Palestinians question their future as talks break down

Saleh Naami in Gaza, Wednesday 8 Dec 2010

The Palestinian leadership will consult with the Arab League follow-up committee before taking a final decision on the US’s failure to stop Israeli settlement expansion in the West Bank

Palestinians hold flag
(AP)

A US announcement on Tuesday, admitting Washington's failure to persuade Israel to renew a three month moratorium on illegal settlement construction in the occupied Palestinian territories, has generated much Arab consternation and Israeli back patting.

Leading Israeli settlers claim that the US announcement is proof that Tel Aviv's mission to derail talks was a success.

Ghassan Al-Khateeb, spokesman for the Palestinian government in Ramallah, said the US “is now trying to make us regress by encouraging indirect talks between the PA and Israel, in the hope that conditions will eventually be conducive for negotiations.”
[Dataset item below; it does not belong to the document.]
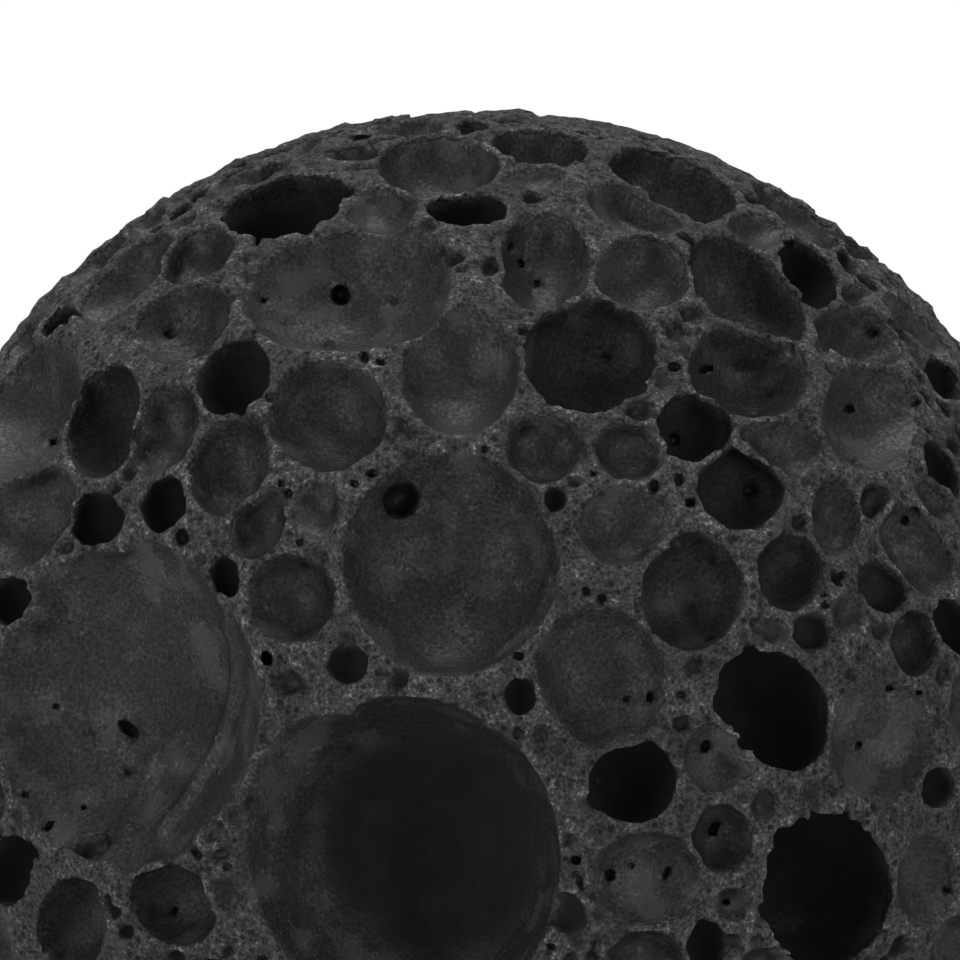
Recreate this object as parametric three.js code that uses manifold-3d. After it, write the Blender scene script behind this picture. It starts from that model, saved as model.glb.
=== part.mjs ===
// A plum-sized piece of vesicular lava, worn almost round: one solid stone, open all over with the
// gas bubbles that were frozen into it, and with a small flat worn on its underside to rest on.
// Millimetres, +Z up. The origin is on the resting flat, at the bottom centre of the stone's box.

import * as THREE from 'three';
import { mergeVertices } from 'three/addons/utils/BufferGeometryUtils.js';
import Module from 'manifold-3d';

// ---- driving dimensions ---------------------------------------------------------------------

const STONE_RADIUS = 30.5;
const BASE_DEPTH = 29.0;            // from the stone's middle down to the worn flat
const BASE_CLEAR_RADIUS = 12.0;     // no large bubble opens nearer than this to the flat's middle
const STONE_DETAIL = 6;             // splits of each icosahedron edge on the outer skin

// Each low swelling of the skin: height as a share of the radius, wave direction and phase.
const SWELLINGS = [
  { height: 0.0050, wave: [2.1, 0.6, 1.2], phase: 0.4 },
  { height: 0.0045, wave: [-1.1, 2.6, 0.9], phase: 2.1 },
  { height: 0.0040, wave: [0.8, -1.5, 3.1], phase: 4.0 },
  { height: 0.0030, wave: [3.6, 2.9, -2.2], phase: 1.3 },
];

// The large bubbles on the front, which faces -Y. Each mouth is given as it is seen from straight in
// front: its middle to the right of and above the stone's middle, its length and width, how far its
// length leans (degrees, rising to the right), and how deep the bowl is as a share of the mouth's
// mean radius. A share over 1 is an undercut pocket, and one under 1 is an open dish.
const FRONT_BUBBLES = [
  // crown, left to right
  [-9.9, 25.8, 6.8, 3.0, 14, 1.6],
  [-18.0, 22.0, 6.5, 2.2, 42, 0.7],
  [-15.0, 19.8, 5.2, 3.7, 25, 0.7],
  [-7.0, 21.5, 10.4, 6.0, 5, 0.6],
  [-2.3, 27.9, 5.9, 3.3, 0, 0.8],
  [3.0, 22.9, 5.0, 4.5, 90, 0.85],
  [2.8, 28.8, 4.9, 1.7, -5, 1.1],
  [7.5, 25.6, 5.1, 2.6, -17, 0.6],
  [9.5, 27.0, 6.9, 3.1, -23, 1.1],
  [7.9, 22.3, 4.8, 3.8, 0, 0.75],
  [13.1, 21.4, 7.0, 4.0, -45, 1.0],
  [15.8, 25.4, 5.5, 1.5, -35, 0.9],
  [18.7, 19.2, 4.6, 2.7, -20, 0.8],
  [21.8, 19.7, 5.0, 1.3, -42, 0.6],
  // upper middle
  [5.3, 18.2, 6.8, 6.0, 0, 1.15],
  [-1.2, 17.4, 6.5, 5.9, 90, 0.6],
  [13.2, 17.5, 6.1, 4.9, -15, 0.8],
  [-22.9, 15.6, 7.6, 4.4, 68, 0.5],
  [-18.9, 15.0, 5.8, 3.8, 72, 1.2],
  [-12.4, 17.1, 4.1, 3.3, 50, 1.4],
  [-12.6, 12.7, 5.2, 3.6, 68, 0.9],
  [-7.8, 15.2, 5.9, 5.4, 0, 0.85],
  [19.3, 15.2, 5.5, 5.3, 90, 0.5],
  [12.7, 11.6, 4.4, 4.4, 0, 1.2],
  // middle band
  [-22.7, 10.2, 6.0, 4.0, 50, 0.6],
  [-18.6, 0.8, 16.6, 13.5, 88, 0.42],
  [-9.5, 6.2, 4.4, 4.3, 90, 0.85],
  [-1.7, 8.0, 11.2, 10.6, 90, 0.65],
  [6.9, 9.7, 4.8, 4.2, 0, 0.55],
  [10.2, 6.5, 6.0, 5.2, 90, 1.05],
  [5.8, 2.3, 7.4, 6.3, 110, 0.6],
  [21.4, 8.5, 5.4, 2.9, -55, 0.65],
  [15.0, 7.4, 4.0, 3.4, 90, 1.15],
  [14.2, 0.7, 6.6, 5.2, -50, 1.7],
  [19.8, -0.9, 6.4, 5.6, 90, 0.4],
  // lower band
  [-4.0, -6.9, 16.0, 15.2, 90, 1.1],
  [7.3, -2.9, 4.3, 4.0, 0, 1.8],
  [17.0, -8.3, 8.0, 6.7, 90, 1.7],
  [8.1, -7.6, 5.8, 4.8, 0, 0.55],
  [22.0, -8.0, 4.8, 3.0, 90, 0.5],
  [-15.5, -9.0, 4.8, 3.8, -35, 1.1],
  [-20.7, -10.2, 5.0, 3.7, 80, 1.1],
];

// The largest bubbles on the sides and back: the direction in which the mouth faces (degrees round
// from the front towards +X, and degrees up), then length, width, lean and depth share as above.
const FAR_BUBBLES = [
  [78, 18, 9.0, 7.4, 20, 1.1],
  [104, -22, 11.5, 9.0, -35, 0.7],
  [128, 30, 7.2, 6.0, 60, 1.5],
  [158, -4, 12.5, 11.0, 10, 0.8],
  [188, 36, 8.6, 7.0, -50, 1.2],
  [205, -26, 8.0, 6.6, 35, 1.6],
  [236, 8, 10.0, 8.4, 75, 0.7],
  [262, 38, 7.4, 6.2, 0, 1.3],
  [284, -18, 8.4, 7.0, -20, 1.1],
  [150, 66, 8.2, 6.8, 15, 0.8],
  [22, -46, 7.6, 6.4, 40, 1.3],
  [330, -52, 8.4, 6.6, -15, 0.7],
];

// The medium bubbles between them are scattered by a fixed seed.
const SCATTER_SEED = 20411;
const SCATTER_TRIES = 70;
const SCATTER_LENGTH = [4.6, 6.4];
const SCATTER_WALL = 0.7;           // least rock left between two mouths
const FRONT_EDGE = { side: 24.5, low: -12.5 };   // the listed front ends here

// ---- places on the stone --------------------------------------------------------------------

function radians(degrees) {
  return degrees * Math.PI / 180;
}

function skinRadius(direction) {
  let share = 1;
  for (const { height, wave, phase } of SWELLINGS) {
    const turn = wave[0] * direction.x + wave[1] * direction.y + wave[2] * direction.z;
    share += height * Math.cos(turn + phase);
  }
  return STONE_RADIUS * share;
}

// A mouth is an outward direction and two conjugate half-diameters, along and across.
function frontMouth([right, up, length, width, lean, depthShare]) {
  const forward = Math.sqrt(STONE_RADIUS ** 2 - right ** 2 - up ** 2);
  const outward = new THREE.Vector3(right, -forward, up).divideScalar(STONE_RADIUS);
  const cos = Math.cos(radians(lean));
  const sin = Math.sin(radians(lean));
  const along = liftToSkin(outward, cos * length / 2, sin * length / 2);
  const across = liftToSkin(outward, -sin * width / 2, cos * width / 2);
  return { outward, along, across, depthShare };
}

function liftToSkin(outward, right, up) {
  const back = -(outward.x * right + outward.z * up) / outward.y;
  return new THREE.Vector3(right, back, up);
}

function farMouth([turn, rise, length, width, lean, depthShare]) {
  const cosRise = Math.cos(radians(rise));
  const outward = new THREE.Vector3(
    Math.sin(radians(turn)) * cosRise,
    -Math.cos(radians(turn)) * cosRise,
    Math.sin(radians(rise)),
  );
  const level = new THREE.Vector3(0, 0, 1).cross(outward).normalize();
  const steep = outward.clone().cross(level);
  const cos = Math.cos(radians(lean));
  const sin = Math.sin(radians(lean));
  const along = level.clone().multiplyScalar(cos).addScaledVector(steep, sin);
  const across = steep.clone().multiplyScalar(cos).addScaledVector(level, -sin);
  along.multiplyScalar(length / 2);
  across.multiplyScalar(width / 2);
  return { outward, along, across, depthShare };
}

function mouthRadius({ along, across }) {
  return Math.sqrt(along.clone().cross(across).length());
}

// ---- the scattered bubbles ------------------------------------------------------------------

// Park and Miller's generator: whole numbers only, so that it gives the same row everywhere.
function seededRandom(seed) {
  let state = seed;
  return () => {
    state = (state * 16807) % 2147483647;
    return state / 2147483647;
  };
}

function inListedFront(outward) {
  const right = outward.x * STONE_RADIUS;
  const up = outward.z * STONE_RADIUS;
  return outward.y < 0 && Math.abs(right) < FRONT_EDGE.side && up > FRONT_EDGE.low;
}

function overFlat(outward, radius) {
  const sideways = Math.hypot(outward.x, outward.y) * STONE_RADIUS;
  return outward.z < 0 && sideways < BASE_CLEAR_RADIUS + radius;
}

function hasRoom(mouth, others) {
  const radius = mouthRadius(mouth);
  return others.every((other) => {
    const apart = mouth.outward.angleTo(other.outward) * STONE_RADIUS;
    return apart > radius + mouthRadius(other) + SCATTER_WALL;
  });
}

function scatterMouths(placed) {
  const random = seededRandom(SCATTER_SEED);
  const between = (low, high) => low + (high - low) * random();
  const scattered = [];
  for (let attempt = 0; attempt < SCATTER_TRIES; attempt += 1) {
    const turn = between(0, 360);
    const rise = Math.asin(between(-1, 1)) * 180 / Math.PI;
    const length = between(...SCATTER_LENGTH);
    const width = length * between(0.7, 1);
    const mouth = farMouth([turn, rise, length, width, between(0, 180), between(0.6, 1.5)]);
    const blocked = inListedFront(mouth.outward) || overFlat(mouth.outward, mouthRadius(mouth));
    if (!blocked && hasRoom(mouth, [...placed, ...scattered])) {
      scattered.push(mouth);
    }
  }
  return scattered;
}

// ---- solids ---------------------------------------------------------------------------------

const wasm = await Module();
wasm.setup();

function solidFrom(geometry) {
  const bare = geometry.clone();
  bare.deleteAttribute('normal');
  bare.deleteAttribute('uv');
  const merged = mergeVertices(bare, 1e-4);
  return new wasm.Manifold(new wasm.Mesh({
    numProp: 3,
    vertProperties: Float32Array.from(merged.attributes.position.array),
    triVerts: Uint32Array.from(merged.index.array),
  }));
}

function geometryFrom(solid) {
  const { vertProperties, triVerts } = solid.getMesh();
  const geometry = new THREE.BufferGeometry();
  geometry.setAttribute('position', new THREE.Float32BufferAttribute(vertProperties, 3));
  geometry.setIndex(new THREE.Uint32BufferAttribute(triVerts, 1));
  geometry.computeVertexNormals();
  return geometry;
}

function wornBall() {
  const geometry = new THREE.IcosahedronGeometry(1, STONE_DETAIL);
  const position = geometry.attributes.position;
  const point = new THREE.Vector3();
  for (let i = 0; i < position.count; i += 1) {
    point.fromBufferAttribute(position, i).normalize();
    point.multiplyScalar(skinRadius(point));
    position.setXYZ(i, point.x, point.y, point.z);
  }
  return solidFrom(geometry);
}

function groundBelowFlat() {
  const size = STONE_RADIUS * 2;
  const block = new THREE.BoxGeometry(size, size, size);
  block.translate(0, 0, -BASE_DEPTH - size / 2);
  return solidFrom(block);
}

// The bubble is a ball stretched to fit its mouth. With the mouth's radius as 1, a bowl of depth q
// belongs to a ball of radius (q + 1/q) / 2 whose middle lies (q - 1/q) / 2 below the mouth.
function bubble(mouth) {
  const { outward, along, across, depthShare } = mouth;
  const radius = mouthRadius(mouth);
  const ballRadius = (depthShare + 1 / depthShare) / 2;
  const ballDepth = (depthShare - 1 / depthShare) / 2;
  const mouthHeight = skinRadius(outward) - radius ** 2 / (2 * STONE_RADIUS);
  const middle = outward.clone().multiplyScalar(mouthHeight - radius * ballDepth);
  const stretch = new THREE.Matrix4().makeBasis(
    along.clone().multiplyScalar(ballRadius),
    across.clone().multiplyScalar(ballRadius),
    outward.clone().multiplyScalar(radius * ballRadius),
  );
  stretch.setPosition(middle);
  const geometry = new THREE.IcosahedronGeometry(1, ballDetail(radius * ballRadius));
  geometry.applyMatrix4(stretch);
  return solidFrom(geometry);
}

function ballDetail(radius) {
  if (radius > 6.5) {
    return 3;
  }
  return radius > 4.0 ? 2 : 1;
}

function stoneSolid() {
  const listed = [...FRONT_BUBBLES.map(frontMouth), ...FAR_BUBBLES.map(farMouth)];
  const mouths = [...listed, ...scatterMouths(listed)];
  let solid = wornBall().subtract(groundBelowFlat());
  for (const mouth of mouths) {
    solid = solid.subtract(bubble(mouth));
  }
  return solid;
}

// ---- the model ------------------------------------------------------------------------------

const lava = new THREE.MeshStandardMaterial({ color: 0x3a3a39, roughness: 0.92, metalness: 0.0 });

const stone = new THREE.Mesh(geometryFrom(stoneSolid()), lava);
stone.name = 'lava_rock';

const box = new THREE.Box3().setFromObject(stone);
stone.position.set(-(box.min.x + box.max.x) / 2, -(box.min.y + box.max.y) / 2, -box.min.z);

const group = new THREE.Group();
group.add(stone);

export default group;
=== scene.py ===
"""The looks of a rounded piece of dark vesicular lava.

The stone is sculpted as one closed mesh. A field of distances is filled for the worn round stone,
every gas bubble is hollowed out of it, the broken walls between bubbles are roughened, small pits
are pressed in, and the surface is drawn off as a mesh. Lengths are in millimetres until the mesh is
made, and the sculpting frame has its origin at the stone's middle. -Y is the front.
"""

import math

import bpy
import numpy as np
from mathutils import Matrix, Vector


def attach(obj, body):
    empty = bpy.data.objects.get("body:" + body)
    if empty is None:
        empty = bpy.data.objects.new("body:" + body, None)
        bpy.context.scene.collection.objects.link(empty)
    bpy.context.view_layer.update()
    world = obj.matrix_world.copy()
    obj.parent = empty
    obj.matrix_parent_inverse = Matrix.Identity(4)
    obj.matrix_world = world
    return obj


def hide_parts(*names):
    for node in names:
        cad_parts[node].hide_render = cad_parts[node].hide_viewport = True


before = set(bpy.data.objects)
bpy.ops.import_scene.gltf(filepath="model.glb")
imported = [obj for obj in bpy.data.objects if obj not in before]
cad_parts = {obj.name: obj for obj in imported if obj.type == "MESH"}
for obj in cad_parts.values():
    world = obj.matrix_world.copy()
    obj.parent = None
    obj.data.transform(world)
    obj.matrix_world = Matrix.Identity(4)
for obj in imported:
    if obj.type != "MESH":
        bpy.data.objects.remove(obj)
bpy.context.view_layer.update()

NODE = "lava_rock"
MM = 0.001

# ---- driving dimensions, as in the CAD model

STONE_RADIUS = 30.5
BASE_DEPTH = 29.0  # from the middle down to the resting flat
BASE_CLEAR_RADIUS = 12.0  # the CAD model's scattered bubbles stay clear of this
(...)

Speaking to Ahram Online, Al-Khateeb stressed that Washington’s announcement is proof that Israel was never serious about achieving peace based on an end to occupation. He urged the world to seek alternatives to resolving the conflict and guarantee a comprehensive end to Israeli occupation.

“Although Obama’s administration has said it is unable to make Israel commit to freezing settlements, we are declaring our commitment to negotiations as the means to resolve the conflict,” Al-Khateeb stated.

“Meanwhile, we are busy preparing for independence and building state institutions and occupied with developing international recognition for a free and independent Palestine.”

Al-Khateeb noted that the US’s failure in coercing Israel to adhere to international law has created a new reality in which the international community, the US included, must consider new routes to peace -- forsaking direct talks.

“The international community is unanimous in saying that the only choice to end the conflict is direct negotiations,” he said. “But if it is unable to change the US’s position, then it should assist the Palestinians in finding other solutions.”

According to Al-Khateeb, the Palestinian leadership will now consult with the Arab League follow-up committee before taking a final decision on the US’s failure.

Yehia Moussa, the leader of Hamas’s parliamentary bloc, declared that the US’s decision forces the Palestinian leadership to revise its political track, forming a new national strategy based on revised principles.

“It is important to take a clear position towards Washington since it has become apparent that the US administration is not an impartial mediator but rather a principal partner with Israel in its aggression and occupation of the Palestinian people,” Moussa told the Ahram Online.

He warned against naively trusting that negotiations are “a means to achieve the national goals of the Palestinian people after 16 years of non-stop talks, from which the Palestinians have reaped nothing but disappointment.”

Moussa believes that the only response to the US’s announcement is to “concentrate efforts to end internal divisions and form a national plan to resist occupation.”

Israeli cabinet secretary Zvi Hauser blamed the PA for the failure of talks, describing the demand to freeze settlements as “not the proper way to end the conflict.” Speaking to Israel Radio, Hauser said: “The Palestinians must realise that they have no right to place preconditions on negotiations,” adding that the US had “gone down a dead end on this issue.”

Meanwhile, Dani Dayan, the chairman of the Council of Jewish Settlements in the West Bank, boasted that the “settlers succeeded in forcing Netanyahu’s government to adopt a policy which in the end made the US administration acquiesce.”

“Without a doubt, we have proven that when Israel stands fast, the whole world -- including the US -- will accept our positions which we form based on our national interests,” Dayan told Israel Radio.

Shaul Mofaz, chairman of the Knesset’s Foreign Affairs and Defence Committee and a leading figure in the opposition Kadima party, said that focusing on settlements was a big mistake from the beginning.

“The solution is to work on establishing a Palestinian state in a manner which protects our national interests,” Mofaz told Israel Radio, warning that maintaining the status quo means accepting that an extensive war will break out in the region.